Costa-Gavras schockt nicht wie Sidney Lumet in dessen meisterhaft geschriebenem "Network" insofern, als dass "Mad City" neben dem etwas flacheren Zeigefingerkommentar spärlich Differenzierung zulässt und böse Berichterstatter eben nur als böse Berichterstatter deklariert. Ob obendrein ein geltungsbedürftiger Typ, der den kompletten Schlamassel erst angerichtet hat, ohne Umschweife zum ebenso idealistischen Heilsbringer wie tüchtigen Gegner seiner Hand, die ihn stets gefüttert hat, prompt die Seiten wechselt, sei ebenfalls anzuzweifeln. Und dennoch es ist vor allem der Souveränität der beiden Hauptdarsteller zu verdanken, die kurzweilig unterhalten und genau das ein Stück weit aufwiegeln, was narrativ nicht immer einwandfrei ins Nachvollziehbare trifft.
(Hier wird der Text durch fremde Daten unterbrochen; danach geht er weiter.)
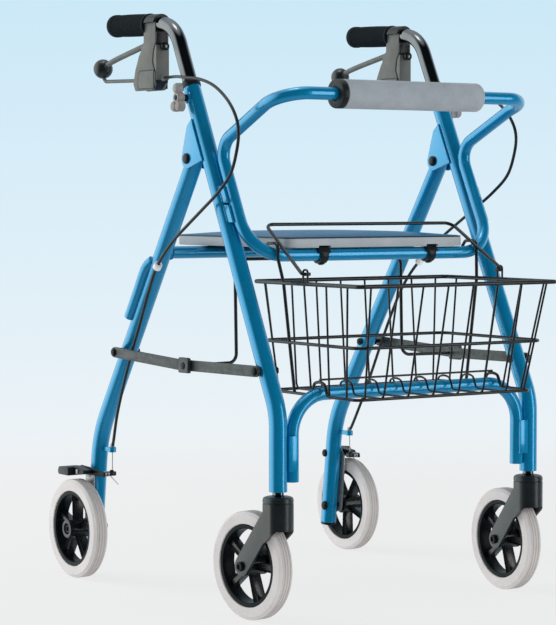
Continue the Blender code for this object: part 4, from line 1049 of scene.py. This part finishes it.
def seat_cushion():
    """Thin padded top with a crown, its edge turned down round the board, and its piping."""
    edge = SEAT_FOLD_R
    inset = SEAT_X - BOARD_X - 0.0003
    over_board = BOARD_TOP_Z + 0.0003
    rings = [seat_ring(inset + 0.13, over_board), seat_ring(inset, over_board),
             seat_ring(inset, SEAT_BOTTOM_Z), seat_ring(0.0010, SEAT_BOTTOM_Z),
             seat_ring(0, SEAT_BOTTOM_Z + 0.0010), seat_ring(0, SEAT_EDGE_Z - edge)]
    rings += [seat_ring(edge * (1 - cos(a)), SEAT_EDGE_Z - edge * (1 - sin(a)), True)
              for a in turns(6, 1)]
    rings += [seat_ring(edge + (SEAT_HALF_Y - edge) * k / 14, SEAT_EDGE_Z, True)
              for k in range(1, 14)]
    cushion = without_recesses(filled(loft(rings)))
    dress(cushion, "seat_top_pad", "seat_vinyl", "seat", "seat_cushion", angle=50)
    piping = tube(seat_ring(0.0008, SEAT_EDGE_Z - 0.0014), 0.0010, True, 12)
    dress(piping, "seat_piping", "black_plastic", "seat")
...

Obwohl – natürlich – John Travolta John Travolta spielt, den man sich auch im wirklichen Leben als Max Brackett vorstellen kann, vermag Travolta seiner Figur eine gefährliche Ambivalenz aus karikiertem Taschengangster, stotterndem Großkind und nervenschwachem Familienmensch einzuspeisen, die in ihrer zum Schreien komischen Interaktion (Forderungen!) mit dem Hoffman-Charakter auch Tiefe hervorbringt. Es kommt heraus, dass Brackett nach der medialen Ausschlachtung (er ist fortan ein "Star") im Grunde eine eigene Angelshow hätte, so als ob Fernsehen Zerstörung und Glück zugleich bedeute. Eine Handvoll vollauf pointierte Drehbuchideen nutzt der Film für sich selbst, wenn sich heimlich ein Kamerateam zum Krankenhausfenster des angeschossenen schwarzen Arbeitskollegen seilt und er sich voller Bestürzung im TV spiegelt. Zu bedenken geben hingegen die Funktionsmechanismen dubios-sinnentstellter Zusammenschnitte von Reaktionen der näheren Brackett-Angehörigen für eine Reportage. Bailey bester Freund wird später in genau dieser Weise zusammenhanglos recycelt, damit sich die Brackett-Sympathie wieder wenden soll ("Den kenn' ich überhaupt nicht."). Merke: Nur diejenigen Wörter werden verwendet, die einem speziellen Kontext verwertbar scheinen. Zum Schluss beschwört das Drehbuch das Unvermeidliche herauf. Es musste kommen. Der Sprengstoff musste noch irgendwie zur Aktion berufen werden. Danach das übliche Chaos. Interviewer und Interviewte, Geier, Aasfresser, hungrig, bereit zum Raubzug. Und bitte kein Blut wegwischen, wir sind im Fernsehen, Kamera… ab!